Following those summers, I went on to do a 2-week paddling trip in Quetico Provincial Park with a group of girls that I still keep in touch with today.  We paddled hard, we portaged a ton, and we all giggled at each other and marveled at each other’s strengths.

The next summer, I did a Canuck as a 16-year old.  5-weeks of camping in remote Northern Saskatchewan with 4 other kick-ass girls and a leader who seriously changed the way I saw the world.  We were a good bunch who liked to challenge ourselves, work hard, and test our limits.  I learned how to cook creatively over a campfire, how to bushwack a portage with a compass and a map, to to raise a tarp and sail on a 100-mile long lake, and how to paddle whitewater, expeditionary style. I learned how to be quiet, to meditate over paddle strokes, and to ride the windswept rollers on turbulent lakes.  I came home from that summer tanned, lean, and different.  Stronger.  More self-assured.

The girls on that trip became some of the people who I most related to in the world.  We planned to do a Staff Instructor’s Course (S.I.C.) in 2-years time. We went back to Manito-wish as staff and spent a summer passing forward some of the skills and lessons we had been taught as campers.
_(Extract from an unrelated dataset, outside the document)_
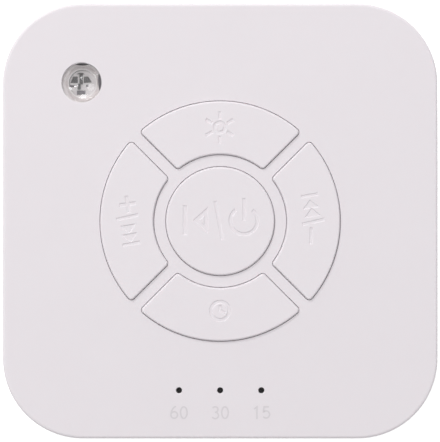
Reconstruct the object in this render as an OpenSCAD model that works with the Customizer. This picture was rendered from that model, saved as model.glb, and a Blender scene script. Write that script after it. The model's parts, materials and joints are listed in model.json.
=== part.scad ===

In the time that passed between my Canuck and my S.I.C., some things changed in my life.  I applied to colleges and the process taught quite a bit.  I remember sitting in a dorm at Dartmouth with my host who told me ” I love it here, it makes the Friday nights that I stayed home to do schoolwork seem worth it.”

To me, this was a life-altering revelation. I had never stayed home on a Friday to do homework. I had always done well in school growing up and I never  learned good study habits as a result.  I was in the advanced track throughout school, placed at the top in standardized tests, won scholarships, but didn’t know how to simply do homework or study for a test.  I was a mess of unmet potential.  I had been resting on my laurels as an intelligent kid since elementary school, without putting in the time to really improve myself.

This realization led me down a strange path involving a lot of re-evaluating.  I imposed a grounding on myself, staying in for nearly six weeks instead of socializing.  I tried out for a play and got the lead.  I did my homework and did well.  I started bringing home the grades I should have been from the beginning.  In this quest for perfection, however, I stopped eating.  I got compliments and someone even suggested I consider modeling.  I lost sight of my priorities– big time.  I deferred from Macalester.  I took a year off to go figure out what was happening.

The following summer I headed out on my S.I.C., to spend 55-days paddling from Northern Saskatchewan to Arviat, a small Inuit village on Hudson’s Bay.  I hadn’t completely come to terms with some of the things that had happened in my life, but I knew that I always felt most like myself on trail.  I spent 7.5 weeks of that summer in the tundra and taiga.  I was challenged mentally and physically as I had never been before.  Worrying about my weight was an afterthought– I was worried about whether I could shoot a polar bear if I had to.   I was filleting Northern pike.  I was fending off the ever-present buzz of black flies.  I was portaging a canoe blown sideways by the unmitigated tundra wind.   I was reminded of my smallness and impermanence.  I was healing.

I came back to work at Manito-wish for 6-years.  I could have stayed longer.  Every year there I learned more about people, nature, and myself.  I never stopped growing.

Everyone has their own story about Manito-wish, but the uniting feature of those stories is that through Manito-wish people figure out who they are and what makes them tick.  They learn to appreciate the natural world and it’s intricacies.  They grow into good people.